Mortgage Rates Did Not Move Much Today


Mortgage rates did not move much to start the week.  The most prevalently quoted conforming 30yr fixed rate remains at 4.25% for flawless scenarios with 4.125% available to a lesser extent and 4.375% being quoted more such. 

Treasuries and MBSs traded quietly but weaker all day.  The stock market opened this morning with some weakness, then declined taking the DJIA down over 65 points before improving this afternoon to close with not a lot of change. As noted this morning, there is a lot of key data with the FOMC meeting. Until the policy statement on Wednesday we don’t expect any changes of consequence.
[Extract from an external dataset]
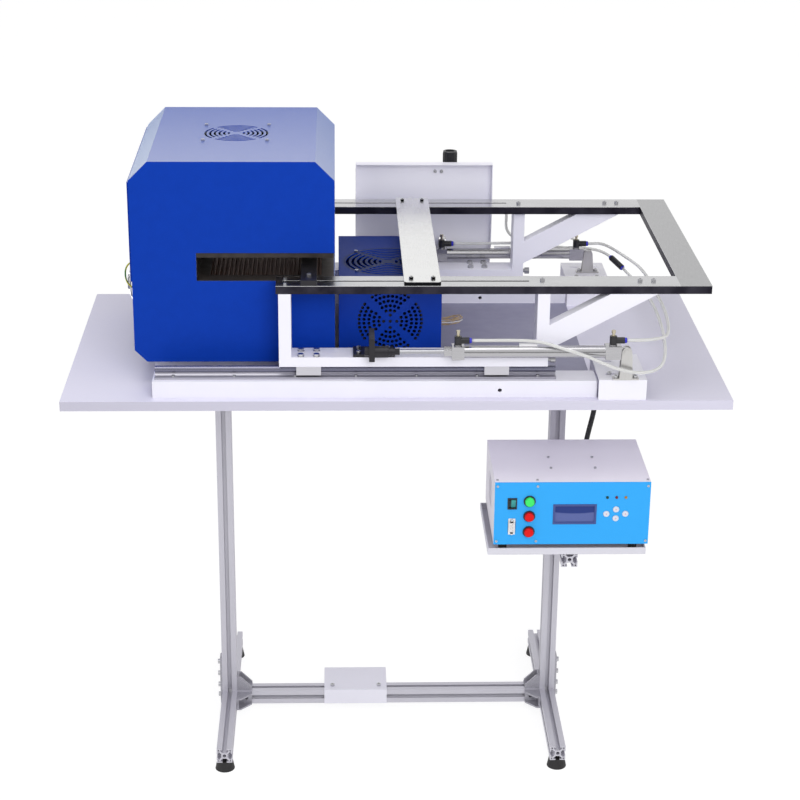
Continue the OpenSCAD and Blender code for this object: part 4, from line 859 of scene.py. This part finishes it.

Tomorrow there is not much as most of the data will not occur until Wednesday and through the rest of the week. Still a constant discussion and debate about the actual, real, economic picture and outlook, still markets shuffling back and forth about when the Fed may begin increasing rates, still huge debates about the quality of the job growth -better on the headlines but not so good when we focus on the wages being paid for most the jobs. Still Janet Yellen rallying the troops saying the economy is improving and the employment rate is improving while always tossing in the caveat that the Fed will react to incoming data. In other words there is little consensus, leading to markets being cemented in the recent ranges----interest rates and stocks, and trading volume remains thin. Yellen is trying to determine how best to tighten monetary policy without upending the economy beset by slack in the labor market,    

Eight days and counting, the 10yr note restrained in a five basis point yield range, from 2.50% to 2.45% with very strong resistance at 2.44%. MBSs following along like the loyalist pet ever, in its own range. Are we over it yet? For years many that were focused on advice and commentary to mortgage lenders and loan officers tried to make a feeble case that MBSs are not treasuries and should be the prime focus when looking at rate forecasts, for years we battled that view and now finally it is hard sell to attempt to divert focus solely to MBSs. Technically the 10yr is still holding slight bullish biases - and we mean slightly. A close over 2.55% will turn everything bearish, the support level is declining every day so as time moves on that support will level will decline. On the better side, if 2.44% is achieved on a close then another leg lower in rates can be expected.

In summary, after a fairly contained range for rates this year, this week’s data could be the catalyst that pushes rates one way or the other. Hopefully that direction is down to increase affordability and potentially kicks off a refinance mini-boom. If rates move up sharply, the housing market could see more pressure and contraction. Locking is the safe play for sure and my advice to my clients is there is much more to risk than to gain by floating.